The popularity of the UFC in the US cannot be exaggerated. Over the last two years the UFC has out performed traditional American sports like ice hockey, baseball, basketball and even gridiron at the box office and, more especially, in the arena of television viewing audiences. It is an amazing turnaround for a sport which was thrown off US pay-per-view airwaves after legislators such as Senator John McCain campaigned for the events to be banned.
White believes UFC is filling a niche market. "The UFC was created in 1993 to be a one-off event to find out who'd win a tournament where every martial art from boxing to wrestling to karate to kung-fu was represented. But what happened was the original owners made a ton of money on the show so did another, and another and another. They had no idea they were creating a sport for a whole new generate of fight fans. Where they messed up was they ran from regulation, they marketed it as no holds barred and did all these crazy things where State Athletic Commissions had to step in. It just wasn't promoted as a sport or run correctly."
That was until January 2001, when former boxing manager and gym owner White along with childhood friends and casino operators Lorenzo and Frank Fertitta bought the company. They got the company for the fire sale price of $2 million, but over the next four years sunk another $44 million into re-branding the UFC as a legitimate sporting promotion.
White admitted: "I'm a really optimistic person so I never really considered that this thing wouldn't work out in the end but, yeah, there was a couple of days when we thought maybe we had the right product but at the wrong time.
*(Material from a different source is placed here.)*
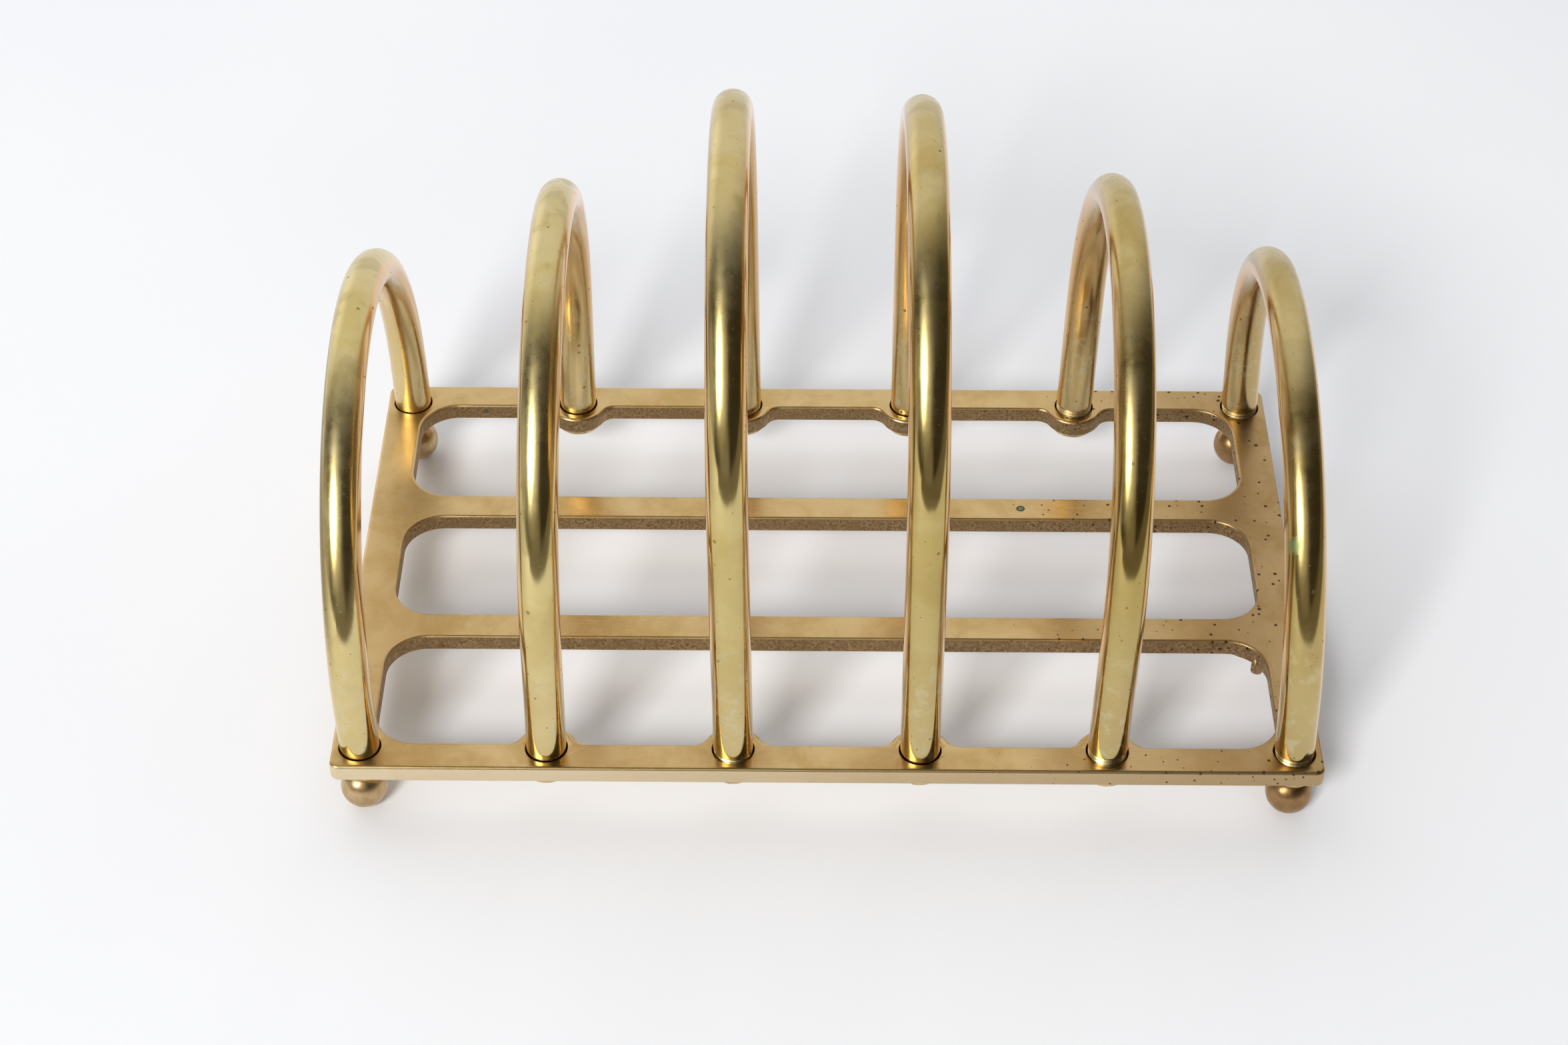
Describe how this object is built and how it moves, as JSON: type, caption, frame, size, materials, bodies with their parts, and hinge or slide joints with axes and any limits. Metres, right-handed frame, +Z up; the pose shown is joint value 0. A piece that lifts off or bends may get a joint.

It was pretty scary to spend $44million on something, absolutely, but we kept at it because Frank, Lorenzo and I really believed that if only people sat down to watch one show, they'd be hooked on the UFC. It was just a matter of getting people to give this sport a chance
Ultimate fighters use a mixture of martial arts
That chance came in 2005, when the first series of the UFC's reality TV series 'the Ultimate Fighter' hit the US airwaves. White said: "That show was our Trojan Horse. We got people watching mixed martial arts without even realising it. We got 16 of the best young fighters in the world to live and train together, film them in the house like Big Brother, film them training for their fights like Rocky, and people realised 'Hey, these guys aren't thugs, they are athletes and they train their asses off'. Then at the end of each episode two guys fight for the right to advance in the competition and the winner of the whole series gets a six-figure contract with the UFC."
The show, screened on Bravo in the UK, was an overnight success and it's winners became heroes to the games console playing generation. White said: "We're the fastest growing sport there is but we're not even close to where we want this thing to be. We want to be global, worldwide, just like soccer."
The first stage market White has targeted outside of the US is right here in Britain. He said: "We came to London in July of 2002 and had a sold out show at the Royal Albert Hall. But even though we sold out and put on a great show, we came to the UK a little early.
"We jumped the gun coming to the UK, but I knew you guys would love this. When my partners and I bought this company we knew the three countries which would be our biggest markets would be the US, Mexico and the UK because all three countries like to see a good fight."
Now, with a UK office in place and after an estimated £4 million spent on advertising, the UFC seems to be replicating its US success over here. In April, the UFC not only drew the third biggest box office ever the Manchester’s MEN Arena, but also shattered pop icon's Take That's merchandise record. Then Belfast took a £1 million pounding at the gate for a June event, and a similar number at the merchandise stalls.
This weekend, the show will be broadcast in 160 countries worldwide (Setanta Sports in UK and Ireland). White is convinced the UK is ready this time. "We knew the fans were dying for us to come back here," White said. "I love the UK fans, they really get behind their fighters like (TUF winner) Michael Bisping and have such knowledge of the sport. And the UK media is getting more education about the UFC, too. They are realising that if boxing is a sport, then this is too and that they'd sell more newspapers covering us in their sports pages than bashing us.
"This is the same education process we went through with the US media. We expected it and, actually, we want it this way. We want the opportunity to explain that in this sport, we've never had a death or serious injury. This is the most exciting sport in the world and as soon as anyone gives it half a chance, they are convinced. And the UK is a much smaller country than America so it will take a whole less convincing to get the UFC to be as much part of the UK sports calendar as the FA Cup or next Ricky Hatton fight."